There will be a debate in Ireland on its long-standing tradition of military neutrality, the Taoiseach has said.
Ireland has been neutral since the 1930s, including throughout the Second World War.
However, Micheal Martin stressed his country is not politically or morally neutral on the Russian invasion of Ukraine.
He said the “turning upside down” of the order by Russian president Vladimir Putin and increasing cyber threats – including a major cyberattack on the Irish health service last year – should be reflected on in the longer term.
“My view right now is our focus is, and the people united on this, is to make sure that there is a speedy response from the European Union on all of the issues that require a such speedy response,” he told the BBC.
“We’re not a military power in that sense, what Ireland does best is on the humanitarian side, and on the peacekeeping side. Those are our strengths.
“The bottom line now is that we need to keep a unified focus within Ireland on the Ukrainian situation and what we do best.
“One cannot, in the middle of a crisis, change a long-held policy overnight.”
Mr Martin said Ireland would reflect on the impact of Russian president Vladimir Putin’s actions in Ukraine.

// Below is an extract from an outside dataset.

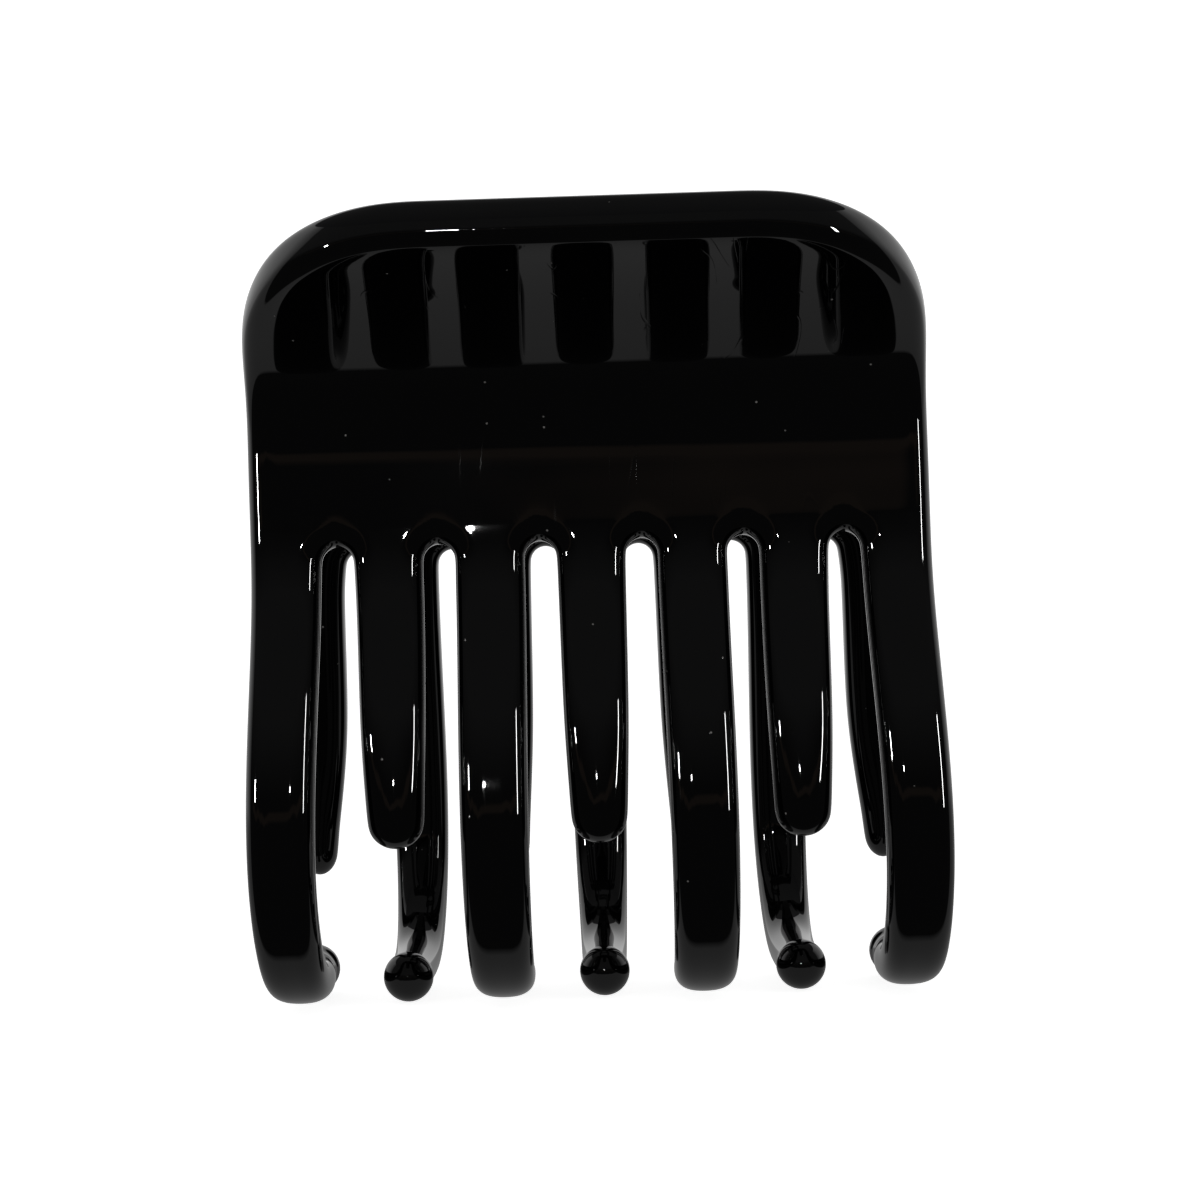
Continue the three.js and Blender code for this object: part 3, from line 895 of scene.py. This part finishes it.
def handling_group():
    """What handling leaves on every finish: hairline scratches, smudges and specks of dust."""
    name = "Handling marks"
    if name in bpy.data.node_groups:
        return bpy.data.node_groups[name]
    tree = bpy.data.node_groups.new(name, "ShaderNodeTree")
    group_socket(tree, "Vector", "INPUT", "NodeSocketVector")
    group_socket(tree, "Scratch size", "INPUT", default=250)
    group_socket(tree, "Speck size", "INPUT", default=900)
    group_socket(tree, "Speck amount", "INPUT", default=0.5)
    for output in ("Scratches", "Smudges", "Dust"):
        group_socket(tree, output, "OUTPUT")
    entry = tree.nodes.new("NodeGroupInput").outputs
    # Scratches run two ways, each a thin line where a stretched noise crosses its middle value.
    lines = []
    for turn in (0.5, -1.1):
        along = node(
            tree, "ShaderNodeMapping", {"Vector": entry["Vector"], "Rotation": (0.2, turn, turn)}
        )
        along.inputs["Scale"].default_value = (1, 0.35, 0.09)
        noise = node(
            tree,
            "ShaderNodeTexNoise",
            {"Vector": along.outputs[0], "Scale": entry["Scratch size"], "Detail": 1.0},
        )
        off = math_node(tree, "ABSOLUTE", math_node(tree, "SUBTRACT", noise.outputs["Fac"], 0.5))
        lines.append(math_node(tree, "SUBTRACT", 1.0, ramp(tree, off, 0.001, 0.006)))
    patches = node(
        tree, "ShaderNodeTexNoise", {"Vector": entry["Vector"], "Scale": 140.0, "Detail": 2.0}
    )
    where = ramp(tree, patches.outputs["Fac"], 0.5, 0.68)
    scratches = math_node(tree, "MULTIPLY", math_node(tree, "MAXIMUM", *lines), where)
    smears = node(
        tree,
        "ShaderNodeTexNoise",
        {"Vector": entry["Vector"], "Scale": 75.0, "Detail": 4.0, "Distortion": 0.8},
    )
    smudges = ramp(tree, smears.outputs["Fac"], 0.46, 0.72)
    cells = node(
        tree,
        "ShaderNodeTexVoronoi",
        {"Vector": entry["Vector"], "Scale": entry["Speck size"], "Randomness": 1.0},
    )
    near = math_node(tree, "SUBTRACT", 1.0, ramp(tree, cells.outputs["Distance"], 0.03, 0.1))
    chance = node(tree, "ShaderNodeSeparateColor", {"Color": cells.outputs["Color"]}).outputs[0]
    share = math_node(tree, "MULTIPLY", entry["Speck amount"], 0.1)
    limit = math_node(tree, "SUBTRACT", 1.0, share)
    dust = math_node(tree, "MULTIPLY", near, math_node(tree, "GREATER_THAN", chance, limit))
    leave = tree.nodes.new("NodeGroupOutput")
    for output, value in (("Scratches", scratches), ("Smudges", smudges), ("Dust", dust)):
        tree.links.new(value, leave.inputs[output])
    return tree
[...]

“The order has been turned upside down by President Putin,” he said.
“We have to reflect on that as a country. We have to reflect on the cybersecurity threat. It’s not just conventional warfare, it’s the cybersecurity hybrid warfare. It has implications for the European Union, it has implications for Ireland in terms of our vulnerability.
“We had a major cyberattack on our health service last year in the middle of Covid, it was a very severe attack, the UK was very helpful to us, Poland was helpful to us.
“There will be a debate in Ireland but we don’t have time for it right now.”